Competition among the alliances is somewhat limited, although airlines continuously review their choice of airport hubs and try to be ahead of competitors in creating a small number of new hubs. National boundaries are barely an issue in such decisions, ATSPs are extensions of the alliances, and a single unified face presented to the world.

The domain is be quasi-monopolistic and ATM planning and provision is a team-based activity within the alliances. Where competition exists it does not affect inter alliance co-operation in ATSP strategy (which is an exception to monopoly rules). There is also common emphasis on public safety, which arises from airlines' desire to avoid damage to their reputation. ATSPs enjoy benefits of scale and cost through co-operating technical systems in all parts of the value chain. It may be either private or publicly owned, but global airlines and strong consumers are the dominating influence. Nonetheless, for image sake the alliances ensure that GA continues to have access to the airspace.

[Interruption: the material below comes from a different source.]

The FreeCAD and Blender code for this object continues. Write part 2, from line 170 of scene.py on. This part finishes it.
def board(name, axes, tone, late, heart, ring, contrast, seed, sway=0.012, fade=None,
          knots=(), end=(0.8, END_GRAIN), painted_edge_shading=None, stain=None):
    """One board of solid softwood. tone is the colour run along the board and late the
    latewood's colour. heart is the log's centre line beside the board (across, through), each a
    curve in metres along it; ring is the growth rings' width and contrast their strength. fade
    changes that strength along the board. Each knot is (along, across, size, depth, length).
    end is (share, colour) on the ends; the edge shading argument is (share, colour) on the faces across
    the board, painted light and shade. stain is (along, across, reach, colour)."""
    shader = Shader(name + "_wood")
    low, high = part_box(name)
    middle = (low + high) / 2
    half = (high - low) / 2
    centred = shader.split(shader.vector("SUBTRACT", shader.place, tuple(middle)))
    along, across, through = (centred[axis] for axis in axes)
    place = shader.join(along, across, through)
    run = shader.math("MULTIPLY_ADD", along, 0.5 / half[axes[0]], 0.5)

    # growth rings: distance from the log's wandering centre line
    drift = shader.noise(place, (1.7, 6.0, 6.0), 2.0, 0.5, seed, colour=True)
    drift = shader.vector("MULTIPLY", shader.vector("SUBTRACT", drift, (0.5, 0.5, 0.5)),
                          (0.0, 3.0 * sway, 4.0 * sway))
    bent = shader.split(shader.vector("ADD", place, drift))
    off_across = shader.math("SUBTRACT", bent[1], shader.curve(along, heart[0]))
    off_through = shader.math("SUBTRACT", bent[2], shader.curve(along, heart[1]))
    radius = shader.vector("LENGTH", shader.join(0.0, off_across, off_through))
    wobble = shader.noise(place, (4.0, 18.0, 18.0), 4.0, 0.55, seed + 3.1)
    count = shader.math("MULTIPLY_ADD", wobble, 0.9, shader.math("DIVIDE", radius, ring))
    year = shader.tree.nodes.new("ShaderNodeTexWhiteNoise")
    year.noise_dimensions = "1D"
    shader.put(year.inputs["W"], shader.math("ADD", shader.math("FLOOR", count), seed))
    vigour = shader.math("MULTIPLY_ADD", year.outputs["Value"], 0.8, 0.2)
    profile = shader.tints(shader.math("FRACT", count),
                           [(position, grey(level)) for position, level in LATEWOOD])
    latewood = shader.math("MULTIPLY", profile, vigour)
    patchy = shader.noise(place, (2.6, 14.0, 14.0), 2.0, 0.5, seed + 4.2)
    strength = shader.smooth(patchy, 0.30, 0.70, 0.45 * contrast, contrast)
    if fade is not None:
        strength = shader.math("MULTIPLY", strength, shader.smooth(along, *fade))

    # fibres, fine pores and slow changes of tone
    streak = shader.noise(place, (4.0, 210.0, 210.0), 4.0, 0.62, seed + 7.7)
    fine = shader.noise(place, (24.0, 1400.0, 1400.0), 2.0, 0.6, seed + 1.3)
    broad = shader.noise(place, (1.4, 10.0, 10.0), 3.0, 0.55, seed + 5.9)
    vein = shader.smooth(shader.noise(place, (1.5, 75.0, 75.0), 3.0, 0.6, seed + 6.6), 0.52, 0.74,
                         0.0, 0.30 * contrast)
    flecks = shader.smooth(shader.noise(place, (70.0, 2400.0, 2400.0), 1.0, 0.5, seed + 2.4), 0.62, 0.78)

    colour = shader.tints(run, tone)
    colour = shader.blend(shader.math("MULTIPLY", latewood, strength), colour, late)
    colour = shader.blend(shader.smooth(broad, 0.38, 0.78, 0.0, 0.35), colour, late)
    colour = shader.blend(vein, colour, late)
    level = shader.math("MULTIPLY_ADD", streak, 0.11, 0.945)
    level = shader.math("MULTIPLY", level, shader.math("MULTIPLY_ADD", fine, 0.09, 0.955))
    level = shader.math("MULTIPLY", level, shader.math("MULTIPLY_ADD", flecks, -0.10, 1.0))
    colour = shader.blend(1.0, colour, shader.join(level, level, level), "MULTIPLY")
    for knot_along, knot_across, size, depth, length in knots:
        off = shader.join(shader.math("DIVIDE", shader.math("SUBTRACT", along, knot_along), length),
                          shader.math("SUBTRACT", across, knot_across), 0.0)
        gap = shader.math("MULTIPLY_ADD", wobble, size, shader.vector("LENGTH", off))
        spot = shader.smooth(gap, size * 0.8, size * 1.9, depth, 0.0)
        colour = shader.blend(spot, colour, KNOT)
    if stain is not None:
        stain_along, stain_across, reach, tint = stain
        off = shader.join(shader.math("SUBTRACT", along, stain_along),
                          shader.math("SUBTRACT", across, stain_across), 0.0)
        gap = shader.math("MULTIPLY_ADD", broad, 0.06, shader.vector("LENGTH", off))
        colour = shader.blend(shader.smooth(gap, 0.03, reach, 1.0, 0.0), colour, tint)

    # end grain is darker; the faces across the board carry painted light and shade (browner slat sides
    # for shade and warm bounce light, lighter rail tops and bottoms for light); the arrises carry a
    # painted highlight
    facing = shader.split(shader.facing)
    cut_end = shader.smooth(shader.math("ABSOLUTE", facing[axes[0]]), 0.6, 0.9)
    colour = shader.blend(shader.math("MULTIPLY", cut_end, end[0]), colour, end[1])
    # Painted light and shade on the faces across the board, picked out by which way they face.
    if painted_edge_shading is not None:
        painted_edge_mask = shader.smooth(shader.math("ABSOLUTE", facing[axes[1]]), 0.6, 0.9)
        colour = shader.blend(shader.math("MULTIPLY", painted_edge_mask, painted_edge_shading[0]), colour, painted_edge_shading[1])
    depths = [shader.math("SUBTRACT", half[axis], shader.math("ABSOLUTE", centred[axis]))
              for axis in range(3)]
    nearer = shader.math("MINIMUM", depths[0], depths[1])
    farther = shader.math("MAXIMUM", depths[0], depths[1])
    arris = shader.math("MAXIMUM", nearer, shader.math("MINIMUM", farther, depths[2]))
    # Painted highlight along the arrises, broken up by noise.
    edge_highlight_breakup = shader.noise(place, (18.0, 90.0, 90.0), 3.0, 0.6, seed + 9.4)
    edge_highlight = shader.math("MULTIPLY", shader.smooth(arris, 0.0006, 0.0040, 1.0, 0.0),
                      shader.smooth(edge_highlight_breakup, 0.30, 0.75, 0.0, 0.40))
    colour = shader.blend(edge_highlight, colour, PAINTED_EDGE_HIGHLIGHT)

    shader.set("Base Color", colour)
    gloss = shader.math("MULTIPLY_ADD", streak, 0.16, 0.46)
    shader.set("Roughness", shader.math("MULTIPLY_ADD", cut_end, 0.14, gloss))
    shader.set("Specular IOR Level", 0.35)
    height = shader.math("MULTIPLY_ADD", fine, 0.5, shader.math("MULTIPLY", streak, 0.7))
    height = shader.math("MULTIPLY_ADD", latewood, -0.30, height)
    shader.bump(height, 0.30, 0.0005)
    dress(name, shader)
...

If national planning systems decide to take on the airlines, traffic goes elsewhere so the nation loses economic standing. The role of ATSPs (although invisible to the ultimate customer) changes, although not too quickly because of the cautious approach to introducing technology. Regard for safety means an enduring respect for ATSPs, and they retain a valued and differentiated role in providing a 'safety net' service in case of problems or dangers arising in the system.